Accordingly, your Directors unanimously recommend that you vote in favour of
the Resolutions to be proposed at the General Meeting, as they intend to do in
respect of their own beneficial holdings which, in aggregate, amount to
18,250,000 Existing Ordinary Shares, representing approximately 0.36 per cent.
of the Company's existing issued ordinary share capital.
Yours faithfully,
Anthony Fabrizi, Executive Chairman
Forward looking statement disclaimer
Certain statements made in this announcement are forward-looking statements.

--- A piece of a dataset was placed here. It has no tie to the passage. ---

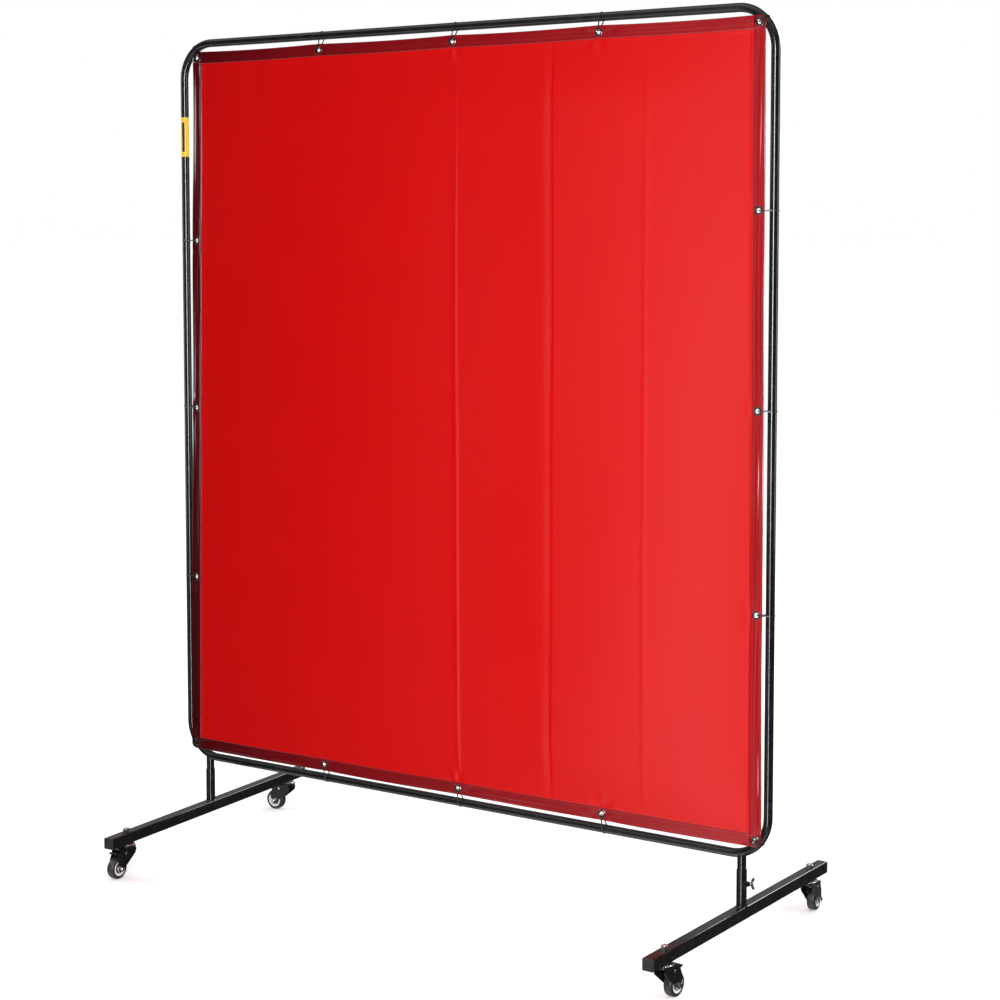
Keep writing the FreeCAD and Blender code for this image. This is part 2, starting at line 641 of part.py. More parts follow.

These forward-looking statements are not historical facts but rather are based
on the Company's current expectations, estimates, and projections about its
industry; its beliefs; and assumptions. Words such as 'anticipates,'
'expects,' 'intends,' 'plans,' 'believes,' 'seeks,' 'estimates,' and similar
expressions are intended to identify forward-looking statements. These
statements are not guarantees of future performance and are subject to known
and unknown risks, uncertainties, and other factors, some of which are beyond
the Company's control, are difficult to predict, and could cause actual
results to differ materially from those expressed or forecasted in the
forward-looking statements. The Company cautions shareholders and prospective
shareholder holders not to place undue reliance on these forward-looking
statements, which reflect the view of the Company only as of the date of this
announcement. The forward-looking statements made in this announcement relate
only to events as of the date on which the statements are made. The Company
will not undertake any obligation to release publicly any revisions or updates
to these forward-looking statements to reflect events, circumstances, or
unanticipated events occurring after the date of this announcement except as
required by law or by any appropriate regulatory authority.